Your objective >>
Take the line that contains "Write the JSON" as the first line and the last line of the material below as the final one; reproduce exactly the lines between, inclusive.

::::

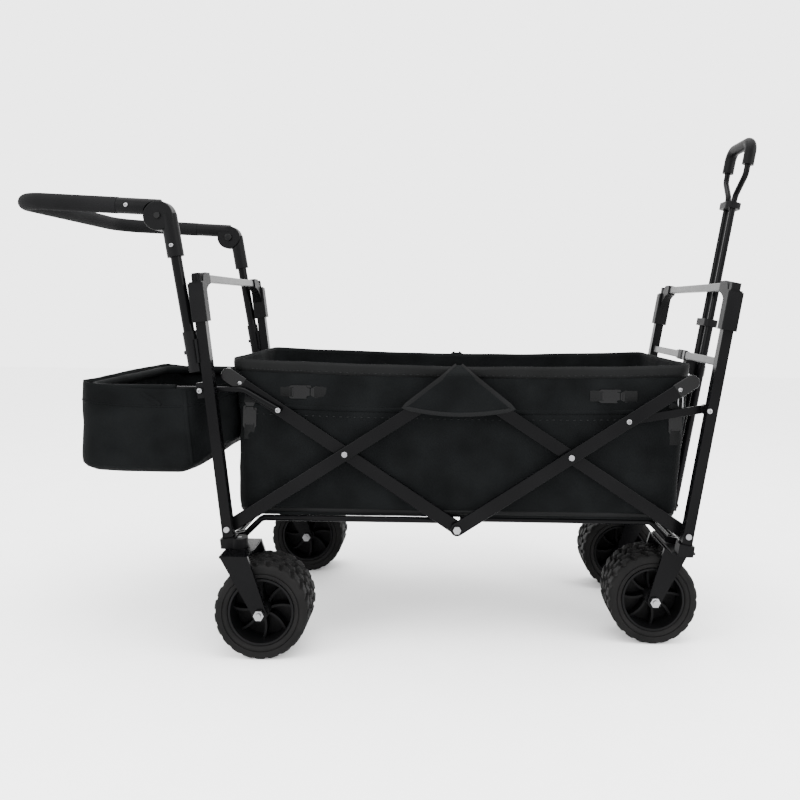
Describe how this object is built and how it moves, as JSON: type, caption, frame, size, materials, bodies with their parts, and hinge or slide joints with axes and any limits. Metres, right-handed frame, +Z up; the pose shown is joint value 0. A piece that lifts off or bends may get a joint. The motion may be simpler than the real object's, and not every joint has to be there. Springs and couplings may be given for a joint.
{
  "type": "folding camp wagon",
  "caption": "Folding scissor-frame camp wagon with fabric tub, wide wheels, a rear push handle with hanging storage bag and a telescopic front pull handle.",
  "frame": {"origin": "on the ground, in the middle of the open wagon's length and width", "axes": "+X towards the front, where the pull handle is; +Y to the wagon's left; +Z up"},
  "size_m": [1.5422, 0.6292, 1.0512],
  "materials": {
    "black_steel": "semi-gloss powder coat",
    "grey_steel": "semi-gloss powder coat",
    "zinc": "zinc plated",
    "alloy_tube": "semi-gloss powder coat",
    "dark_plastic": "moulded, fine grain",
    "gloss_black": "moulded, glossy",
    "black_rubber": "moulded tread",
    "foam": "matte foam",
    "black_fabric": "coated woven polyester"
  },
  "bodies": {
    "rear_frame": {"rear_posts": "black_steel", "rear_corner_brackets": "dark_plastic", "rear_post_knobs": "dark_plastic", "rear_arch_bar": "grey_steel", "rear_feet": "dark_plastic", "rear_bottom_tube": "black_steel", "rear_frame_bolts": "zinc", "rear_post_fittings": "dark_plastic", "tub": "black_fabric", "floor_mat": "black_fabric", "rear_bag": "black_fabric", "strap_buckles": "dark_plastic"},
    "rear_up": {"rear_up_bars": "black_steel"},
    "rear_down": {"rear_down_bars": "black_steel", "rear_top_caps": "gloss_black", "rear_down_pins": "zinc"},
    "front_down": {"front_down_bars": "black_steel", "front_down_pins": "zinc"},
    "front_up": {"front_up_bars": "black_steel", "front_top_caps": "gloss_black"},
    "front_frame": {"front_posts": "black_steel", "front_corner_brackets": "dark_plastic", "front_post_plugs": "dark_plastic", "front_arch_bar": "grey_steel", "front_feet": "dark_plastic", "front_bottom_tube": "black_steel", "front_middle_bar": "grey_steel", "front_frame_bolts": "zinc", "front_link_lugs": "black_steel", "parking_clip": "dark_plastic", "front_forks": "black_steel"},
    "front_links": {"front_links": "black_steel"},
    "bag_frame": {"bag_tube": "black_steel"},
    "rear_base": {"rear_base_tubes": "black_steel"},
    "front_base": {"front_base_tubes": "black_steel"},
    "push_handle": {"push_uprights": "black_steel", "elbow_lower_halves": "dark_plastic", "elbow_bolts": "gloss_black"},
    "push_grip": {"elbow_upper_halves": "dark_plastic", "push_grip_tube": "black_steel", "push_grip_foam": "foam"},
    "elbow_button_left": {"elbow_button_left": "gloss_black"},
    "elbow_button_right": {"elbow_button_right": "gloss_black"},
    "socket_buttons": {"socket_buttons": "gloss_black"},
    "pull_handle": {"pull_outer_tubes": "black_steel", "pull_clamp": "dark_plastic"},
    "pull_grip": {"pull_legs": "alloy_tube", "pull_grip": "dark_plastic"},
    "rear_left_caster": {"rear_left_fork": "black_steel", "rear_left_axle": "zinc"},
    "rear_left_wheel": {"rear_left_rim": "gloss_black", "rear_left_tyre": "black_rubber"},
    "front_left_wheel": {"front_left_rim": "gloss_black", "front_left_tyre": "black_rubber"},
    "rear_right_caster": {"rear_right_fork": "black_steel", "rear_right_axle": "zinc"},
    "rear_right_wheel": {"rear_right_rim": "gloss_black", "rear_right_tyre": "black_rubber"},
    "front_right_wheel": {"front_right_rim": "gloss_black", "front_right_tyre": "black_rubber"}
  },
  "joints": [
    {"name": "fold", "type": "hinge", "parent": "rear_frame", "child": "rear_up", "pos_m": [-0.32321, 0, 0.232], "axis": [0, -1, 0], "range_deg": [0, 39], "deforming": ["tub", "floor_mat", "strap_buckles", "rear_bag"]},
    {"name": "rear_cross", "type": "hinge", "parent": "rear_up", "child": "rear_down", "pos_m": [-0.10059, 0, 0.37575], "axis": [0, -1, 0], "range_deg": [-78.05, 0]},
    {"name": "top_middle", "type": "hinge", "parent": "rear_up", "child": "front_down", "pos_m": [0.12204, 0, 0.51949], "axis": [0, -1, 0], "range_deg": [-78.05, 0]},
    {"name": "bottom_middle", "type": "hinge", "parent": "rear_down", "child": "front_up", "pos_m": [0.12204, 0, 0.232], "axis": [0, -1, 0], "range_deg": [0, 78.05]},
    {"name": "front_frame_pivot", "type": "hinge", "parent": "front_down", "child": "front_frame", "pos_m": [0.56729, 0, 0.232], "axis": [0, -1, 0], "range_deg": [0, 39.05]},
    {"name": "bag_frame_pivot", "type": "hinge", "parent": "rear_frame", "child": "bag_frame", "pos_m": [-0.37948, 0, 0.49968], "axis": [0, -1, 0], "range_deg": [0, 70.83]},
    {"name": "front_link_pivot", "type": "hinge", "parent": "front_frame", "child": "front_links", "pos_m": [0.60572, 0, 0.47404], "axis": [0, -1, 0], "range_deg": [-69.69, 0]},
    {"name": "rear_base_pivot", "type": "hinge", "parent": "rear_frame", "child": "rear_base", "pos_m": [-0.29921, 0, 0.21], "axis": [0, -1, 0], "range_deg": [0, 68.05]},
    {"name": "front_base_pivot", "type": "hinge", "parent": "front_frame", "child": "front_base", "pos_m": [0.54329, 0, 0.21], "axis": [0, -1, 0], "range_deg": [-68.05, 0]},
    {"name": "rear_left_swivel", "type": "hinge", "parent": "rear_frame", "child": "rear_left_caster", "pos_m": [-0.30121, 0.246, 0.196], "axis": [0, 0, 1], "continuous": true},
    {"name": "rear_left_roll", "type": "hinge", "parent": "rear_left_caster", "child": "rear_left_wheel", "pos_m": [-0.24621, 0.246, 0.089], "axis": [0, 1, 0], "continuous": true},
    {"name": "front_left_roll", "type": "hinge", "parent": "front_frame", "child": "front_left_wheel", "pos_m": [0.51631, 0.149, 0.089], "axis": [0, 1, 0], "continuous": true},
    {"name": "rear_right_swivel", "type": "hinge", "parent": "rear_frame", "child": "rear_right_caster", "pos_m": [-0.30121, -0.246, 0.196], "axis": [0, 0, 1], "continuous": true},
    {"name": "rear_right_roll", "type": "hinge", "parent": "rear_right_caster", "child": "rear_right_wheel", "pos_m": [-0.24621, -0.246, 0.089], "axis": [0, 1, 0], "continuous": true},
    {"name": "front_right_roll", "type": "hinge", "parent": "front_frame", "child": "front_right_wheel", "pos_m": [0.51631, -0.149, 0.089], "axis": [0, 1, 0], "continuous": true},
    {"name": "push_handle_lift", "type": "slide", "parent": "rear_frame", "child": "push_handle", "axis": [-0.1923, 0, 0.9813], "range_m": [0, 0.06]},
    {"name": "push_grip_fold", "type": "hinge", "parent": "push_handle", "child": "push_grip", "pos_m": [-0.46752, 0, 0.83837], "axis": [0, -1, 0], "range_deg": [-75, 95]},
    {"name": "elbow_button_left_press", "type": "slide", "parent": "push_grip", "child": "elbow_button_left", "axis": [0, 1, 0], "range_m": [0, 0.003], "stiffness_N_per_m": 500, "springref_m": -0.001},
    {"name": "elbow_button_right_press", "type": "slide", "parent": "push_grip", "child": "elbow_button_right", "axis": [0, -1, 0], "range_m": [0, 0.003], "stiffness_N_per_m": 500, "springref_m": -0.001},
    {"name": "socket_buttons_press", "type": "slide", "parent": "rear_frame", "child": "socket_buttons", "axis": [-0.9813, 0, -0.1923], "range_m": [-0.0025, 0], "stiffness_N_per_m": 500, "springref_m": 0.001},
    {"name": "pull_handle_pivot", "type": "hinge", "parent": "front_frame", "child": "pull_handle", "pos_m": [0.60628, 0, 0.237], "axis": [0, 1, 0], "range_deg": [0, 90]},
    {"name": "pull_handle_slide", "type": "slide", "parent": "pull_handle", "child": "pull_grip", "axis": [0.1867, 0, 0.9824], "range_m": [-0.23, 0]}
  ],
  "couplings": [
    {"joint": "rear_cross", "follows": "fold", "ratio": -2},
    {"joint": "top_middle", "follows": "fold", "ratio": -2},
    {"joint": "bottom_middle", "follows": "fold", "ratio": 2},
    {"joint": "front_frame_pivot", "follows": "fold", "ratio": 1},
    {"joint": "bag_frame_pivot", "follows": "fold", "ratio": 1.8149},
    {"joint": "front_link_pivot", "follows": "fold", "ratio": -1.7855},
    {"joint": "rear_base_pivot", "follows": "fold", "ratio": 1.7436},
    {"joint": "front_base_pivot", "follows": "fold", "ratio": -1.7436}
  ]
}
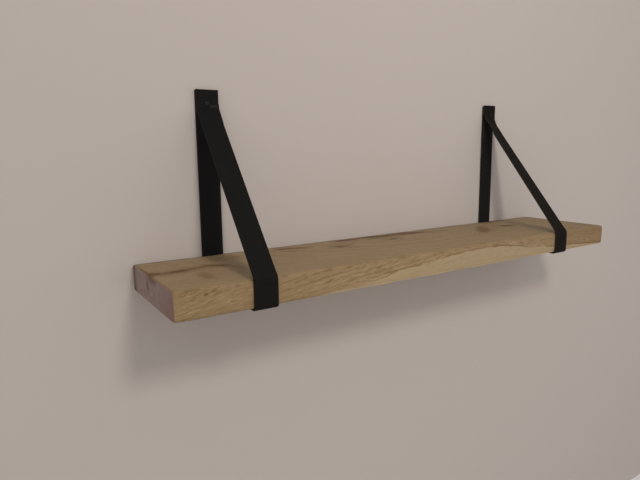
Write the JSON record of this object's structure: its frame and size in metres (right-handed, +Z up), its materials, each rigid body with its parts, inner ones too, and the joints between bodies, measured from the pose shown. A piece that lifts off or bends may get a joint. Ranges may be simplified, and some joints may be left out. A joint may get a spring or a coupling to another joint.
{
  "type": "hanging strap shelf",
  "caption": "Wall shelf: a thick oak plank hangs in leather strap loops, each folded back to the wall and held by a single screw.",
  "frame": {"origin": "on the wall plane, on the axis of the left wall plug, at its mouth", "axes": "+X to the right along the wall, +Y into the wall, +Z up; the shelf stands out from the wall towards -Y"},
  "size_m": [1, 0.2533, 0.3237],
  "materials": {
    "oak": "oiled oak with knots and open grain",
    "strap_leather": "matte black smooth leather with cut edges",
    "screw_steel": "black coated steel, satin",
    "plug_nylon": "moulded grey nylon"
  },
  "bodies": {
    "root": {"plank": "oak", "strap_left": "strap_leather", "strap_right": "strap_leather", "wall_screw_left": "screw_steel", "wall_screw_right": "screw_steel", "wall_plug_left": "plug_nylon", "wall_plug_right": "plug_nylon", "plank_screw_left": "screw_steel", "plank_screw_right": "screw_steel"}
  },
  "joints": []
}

::::

Complete output >>
Write the JSON record of this object's structure: its frame and size in metres (right-handed, +Z up), its materials, each rigid body with its parts, inner ones too, and the joints between bodies, measured from the pose shown. A piece that lifts off or bends may get a joint. Ranges may be simplified, and some joints may be left out. A joint may get a spring or a coupling to another joint.
{
  "type": "hanging strap shelf",
  "caption": "Wall shelf: a thick oak plank hangs in leather strap loops, each folded back to the wall and held by a single screw.",
  "frame": {"origin": "on the wall plane, on the axis of the left wall plug, at its mouth", "axes": "+X to the right along the wall, +Y into the wall, +Z up; the shelf stands out from the wall towards -Y"},
  "size_m": [1, 0.2533, 0.3237],
  "materials": {
    "oak": "oiled oak with knots and open grain",
    "strap_leather": "matte black smooth leather with cut edges",
    "screw_steel": "black coated steel, satin",
    "plug_nylon": "moulded grey nylon"
  },
  "bodies": {
    "root": {"plank": "oak", "strap_left": "strap_leather", "strap_right": "strap_leather", "wall_screw_left": "screw_steel", "wall_screw_right": "screw_steel", "wall_plug_left": "plug_nylon", "wall_plug_right": "plug_nylon", "plank_screw_left": "screw_steel", "plank_screw_right": "screw_steel"}
  },
  "joints": []
}